November 3, 2006

Interoperability Standards – Formats

Category: Log Analysis — Raffael Marty @ 12:32 am

There is all this talk about event interoperability standards or logging standards. Don’t we have enough of them? IDMEF, IDXP, SDEE, WELF, CBE, RDEP, OPSEC. All of them are approaches to solve the same problem: Simplify or enable the interoperability of devices and applications. Does anyone support these standards? No! The question is why? Here is my answer:
Have you ever looked at these standards? Noticed anything? These guys are all trying to solve many problems at once. I already blogged about the four different types of log standards that we need. One important things it that the transport needs to be separated from the format! SDEE for example requires SOAP as a transport. Have you implemented SOAP messaging ever? What an effort. I don’t want to do it in my applications. I want something easy! Why not using simple transports? What about files or syslog. And when I say syslog, I don’t mean the gibberish you can log in the message, but I mean the transport. Very simple! Very easy to implement!
Some standards are using XML. It’s just too much work to implement XML messages.
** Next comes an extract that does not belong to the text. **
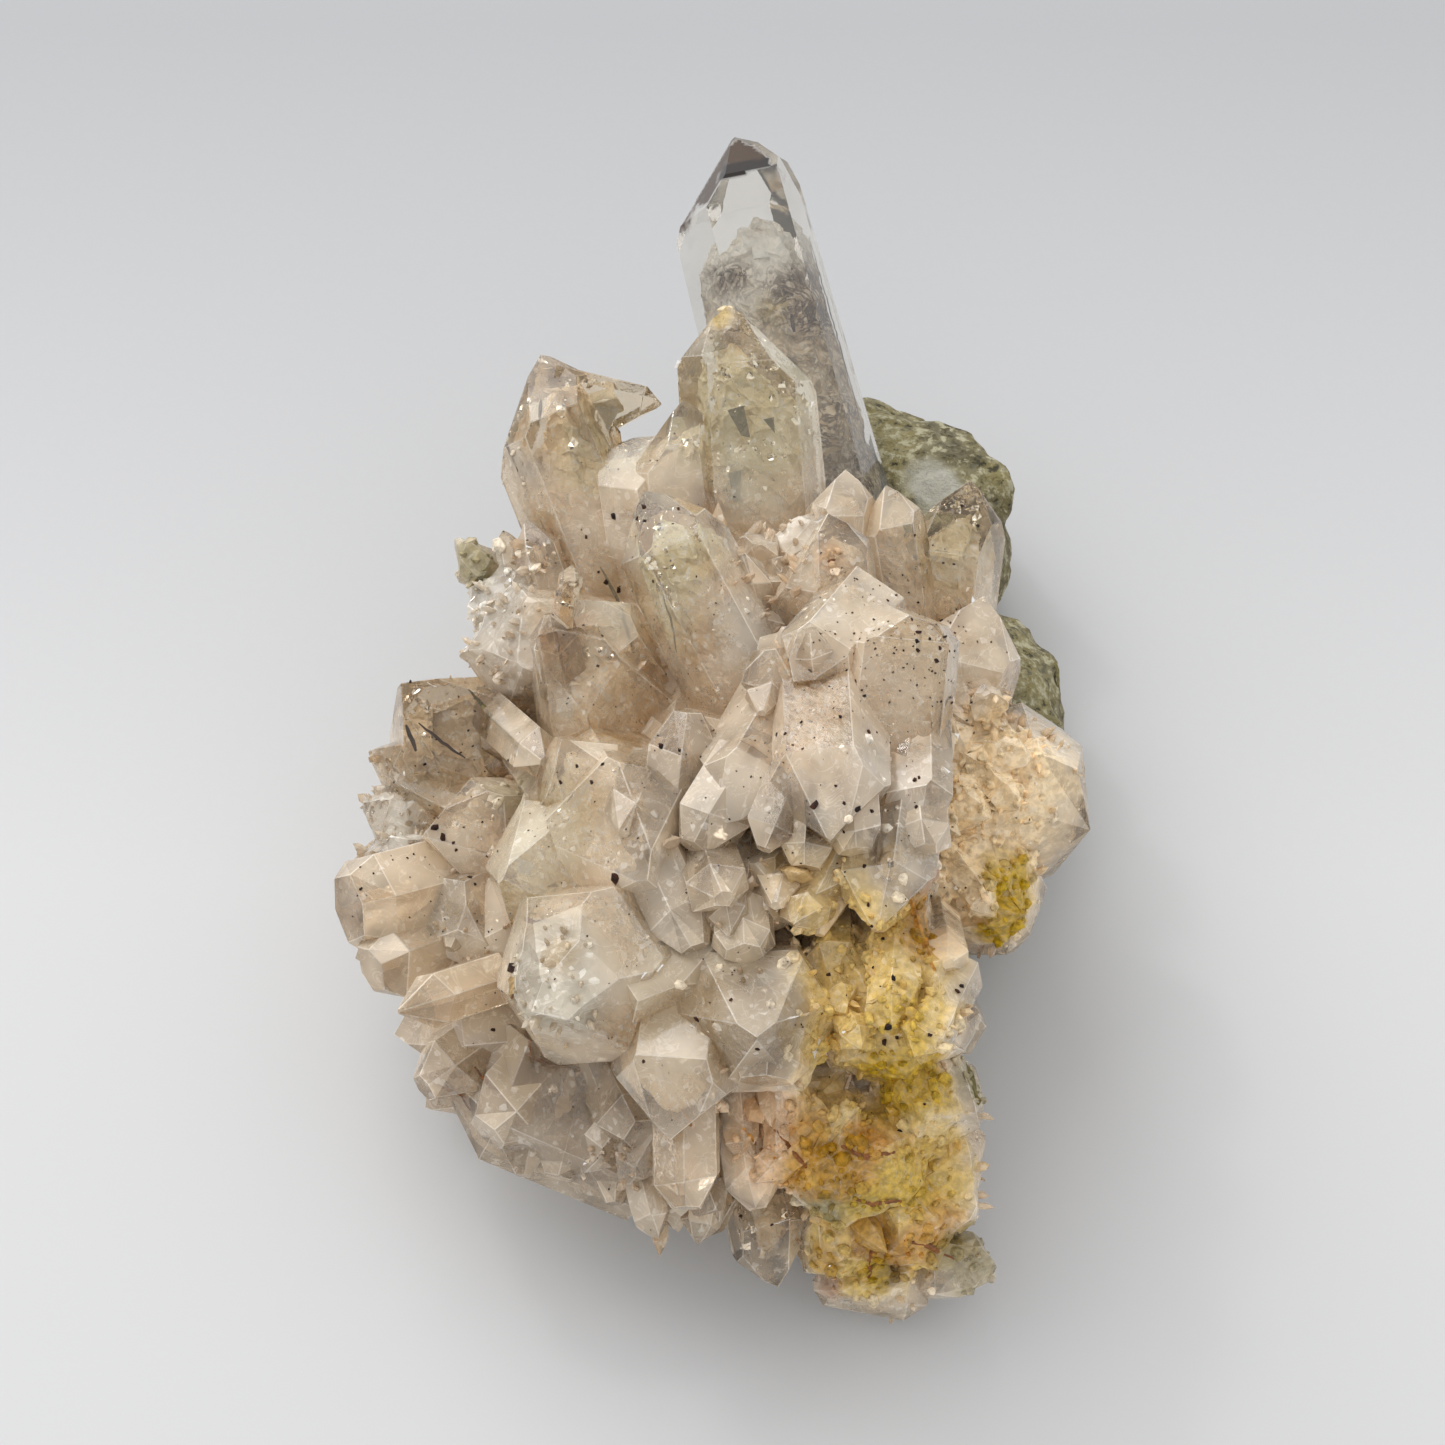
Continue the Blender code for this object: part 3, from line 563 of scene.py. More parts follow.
def heart_finish():
    """The milky quartz inside, broken like crushed ice."""
    look = Finish("milky_heart_quartz")
    tint, haze = look.attribute("tint", "Color"), look.attribute("haze")
    crack = look.noise(look.place, 0.9, 3.0, 0.7, 0.6)
    shade = look.mix(look.ranged(haze, 0.2, 0.8), look.mix(1.0, tint, (0.93, 0.87, 0.76), "MULTIPLY"), tint)
    shade = look.mix(look.ranged(crack, 0.56, 0.63, 0.0, 0.8), shade, (0.99, 0.98, 0.96))
    shade = look.mix(look.ranged(crack, 0.42, 0.36, 0.0, 0.5), shade, look.mix(1.0, tint, (0.74, 0.65, 0.54), "MULTIPLY"))
    look.set(Base_Color=shade, Roughness=look.ranged(crack, 0.3, 0.7, 0.1, 0.45), IOR=1.45,
             Normal=look.bump(crack, 0.35, 0.7, look.tilted(1.2, 0.5)))
    return look.material


def flake_finish():
    """Bright inner fracture faces."""
    look = Finish("bright_fracture")
    grain = look.noise(look.place, 0.5, 2.0)
    look.set(Base_Color=look.mix(look.ranged(grain, 0.4, 0.6), (0.99, 0.98, 0.96), (0.95, 0.91, 0.84)),
             Roughness=look.ranged(grain, 0.3, 0.7, 0.03, 0.2), Metallic=1.0, Normal=look.bump(grain, 0.06, 0.5))
    return look.material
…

You need to keep track of the elements, the hierarchy, the attributes, validate against the DTD, the Schema, etc. And you need a transport that can support it. Nevertheless, there are a few advantages to XML: You can express lists and you can enforce a very well defined format. But that’s it.
So my point being, use a text-based format. Do we have any standards in that arena? Well, there is CEF (Common Event Format). And that’s it. I don’t konw of any others. The standard is very well designed. And not by academics or people that have never seen a log file before, but by people that have seen hundreds of different log formats. A log standard needs some other considerations. Things like event IDs or severities. Things that an event consumer is interested it! But that’s a topic for another entry.
There is a second point that you can make agains text-based formats (the first point being that lists are hard to express), which is speed. I completely agree, if you want speed, you need to go binary! Period. Use NetFlow as an example where you send some kind of a template first and then you send the messages in that format. However, there are other drawbacks: it’s harder to implement (you need preprocessing), not every transport is suited for it, etc.
So to conclude: We really need three logging standards:

  • text-based for ease
  • binary for speed
  • XML for complex structures
  • 1 Comment »

    1. I am actually wondering how many customers are actually using RDEP instead of syslog when it comes down to sending logs to an SIEM box. I have come across one single customer so far. I would like to know if there is any data out there that shows in percentages who is using what as a transport protocol.

      Just to figure out if it would make sense to add RDEP support to existing SIEM products.